Hay pensamientos que no se piensan, certezas que brotan sin razón aparente. A eso, con un nombre casi mágico, la llamamos intuición. Pero ¿qué dice la ciencia cuando el alma parece adelantarse al intelecto?
La psicología moderna no ha permanecido indiferente ante este fenómeno. Daniel Kahneman, premio Nobel y uno de los padres de la economía conductual, propone en su modelo de los dos sistemas del pensamiento que la mente humana opera en dos modos: el sistema 1, rápido, automático, emocional, y el sistema 2, lento, deliberativo y lógico. La intuición pertenece al primero: surge sin esfuerzo, como si la mente supiera algo antes de que nosotros lo sepamos.
Este pensamiento veloz es el resultado de años (a veces de toda una vida) de experiencia acumulada. Nuestro cerebro, cual sabio artesano, recoge patrones invisibles, asociaciones sutiles, señales fugaces del entorno, y las destila en una conclusión inmediata. No es magia: es memoria implícita, conocimiento tácito, lo aprendido sin haber sido enseñado. La intuición, vista desde esta perspectiva, no es lo opuesto a la razón, sino su hermana mayor, formada por años de aprendizaje encubierto.
La neurociencia ha confirmado que el cuerpo también piensa. Antonio Damasio, en su teoría del marcador somático, muestra cómo las emociones guían nuestras decisiones mucho antes de que podamos explicarlas. El corazón se acelera, la piel se estremece, los músculos se tensan: el cuerpo advierte antes que la mente. La intuición, entonces, no solo habita en el pensamiento; danza también en el cuerpo, en ese lenguaje ancestral que apenas entendemos, pero obedecemos.

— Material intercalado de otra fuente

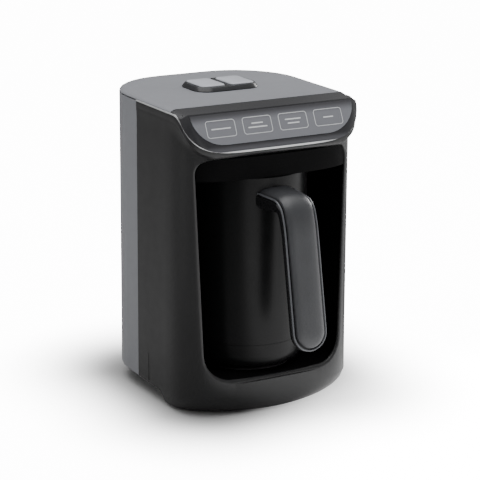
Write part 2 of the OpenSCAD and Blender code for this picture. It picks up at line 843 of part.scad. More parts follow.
module thermostat() {
    color([0.75, 0.74, 0.7])
        translate([0, pot_y, plate_top_z - 2.7]) {
            translate([0, 0, -6]) cylinder(r = 8, h = 6, $fn = 48);
            for (x = [-4, 4]) translate([x - 0.4, -2, -12]) cube([0.8, 4, 6.5]);
        }
}

module thermal_fuse() {
    color([0.85, 0.85, 0.82])
        translate([-12, pot_y - 8, plate_top_z - 5.2]) rotate([0, 90, 0]) {
            cylinder(r = 2, h = 8, center = true, $fn = 24);
            cylinder(r = 0.5, h = 12, center = true, $fn = 16);
        }
}

module heat_shield() {
    low = element_top_z - 2 * element_tube_r - 3.4;
    lip_low = liner_low_z - 3.4;
    color([0.7, 0.71, 0.72])
        translate([0, pot_y, 0]) difference() {
            rotate_extrude($fn = 96) polygon([
                [16, low], [plate_r - 3, low], [plate_r + 0.6, low + 2.5],
                [plate_r + 0.6, lip_low + 0.7], [plate_r + 4, lip_low + 0.7],
                [plate_r + 4, lip_low], [plate_r + 1.3, lip_low],
                [plate_r + 1.3, low + 2.2], [plate_r - 2.7, low - 0.7], [16, low - 0.7]
            ]);
            for (a = terminal_angles)
                rotate([0, 0, a]) translate([element_r, 0, low - 2])
                    cylinder(r = terminal_r + 1, h = 4, $fn = 24);
        }
}

// ---------- buttons ----------

module button_bezel() {
    flange = rounded(bezel_w, bezel_d, 13);
    color([0.3, 0.31, 0.32])
        translate([0, buttons_y, 0]) difference() {
            union() {
                skin([
                    ring_at(flange, body_h + 0.05),
                    ring_at(flange, body_h + 0.6),
                    ring_at(rounded(bezel_w - 4, bezel_d - 4, 11), bezel_top_z - 0.5),
                    ring_at(rounded(bezel_w - 5.4, bezel_d - 5.4, 10.3), bezel_top_z)
                ]);
                prism(rounded(bezel_w - 3.4, bezel_d - 3.4, 8.8), guide_low_z, body_h + 0.3);
            }
            for (s = [-1, 1]) {
                translate([s * cap_x, 0, 0])
                    prism(rounded(cap_w + 2 * cap_clear, cap_d + 2 * cap_clear, 5), guide_top_z, body_h + 20);
                translate([s * cap_x, 0, guide_low_z - 1])
                    cylinder(r = stem_r + stem_clear, h = 20, $fn = 48);
            }
            // Finger notch behind the bar between the caps
            translate([0, cap_d / 2 - 2, bezel_top_z]) rotate([-90, 0, 0])
                cylinder(r = 1.6, h = 20, $fn = 24);
        }
}

module button(side) {
    color([0.66, 0.67, 0.68])
        translate([side * cap_x, buttons_y, 0]) {
            difference() {
                skin([
                    ring_at(rounded(cap_w, cap_d, 4.6), cap_low_z),
                    ring_at(rounded(cap_w, cap_d, 4.6), cap_top_z - 1),
                    ring_at(rounded(cap_w - 0.7, cap_d - 0.7, 4.3), cap_top_z - 0.3),
                    ring_at(rounded(cap_w - 1.8, cap_d - 1.8, 3.8), cap_top_z)
                ]);
                prism(rounded(cap_w - 3.2, cap_d - 3.2, 3.2), cap_low_z - 1, cap_top_z - 2);
            }
            translate([0, 0, stem_low_z]) cylinder(r = stem_r, h = cap_top_z - 1.5 - stem_low_z, $fn = 48);
        }
}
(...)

Sin embargo, la intuición no es infalible. Puede estar teñida por prejuicios, por sesgos inconscientes, por aprendizajes erróneos. El mismo sistema que nos protege también puede engañarnos. Por eso, la psicología sugiere usarla como guía, no como única brújula: escuchar su voz, pero someterla (cuando sea posible) al diálogo con la razón.
Hay intuiciones que salvan vidas: médicos que detectan una enfermedad sin aún ver la prueba; bomberos que intuyen el derrumbe antes de que tiemble el techo. Esas certezas no son milagrosas: son fruto de la experiencia que se ha hecho carne. La intuición no es lo opuesto al análisis, sino su destilación más rápida, más emocional, más humana.
En un mundo saturado de datos, a veces la verdad más profunda no se razona, se presiente. No toda sabiduría se formula; algunas certezas llegan como una brisa, como un recuerdo que no se ha vivido. En esa frontera entre lo consciente y lo oculto, la ciencia y el alma se dan la mano: porque intuir es, también, una forma de conocer.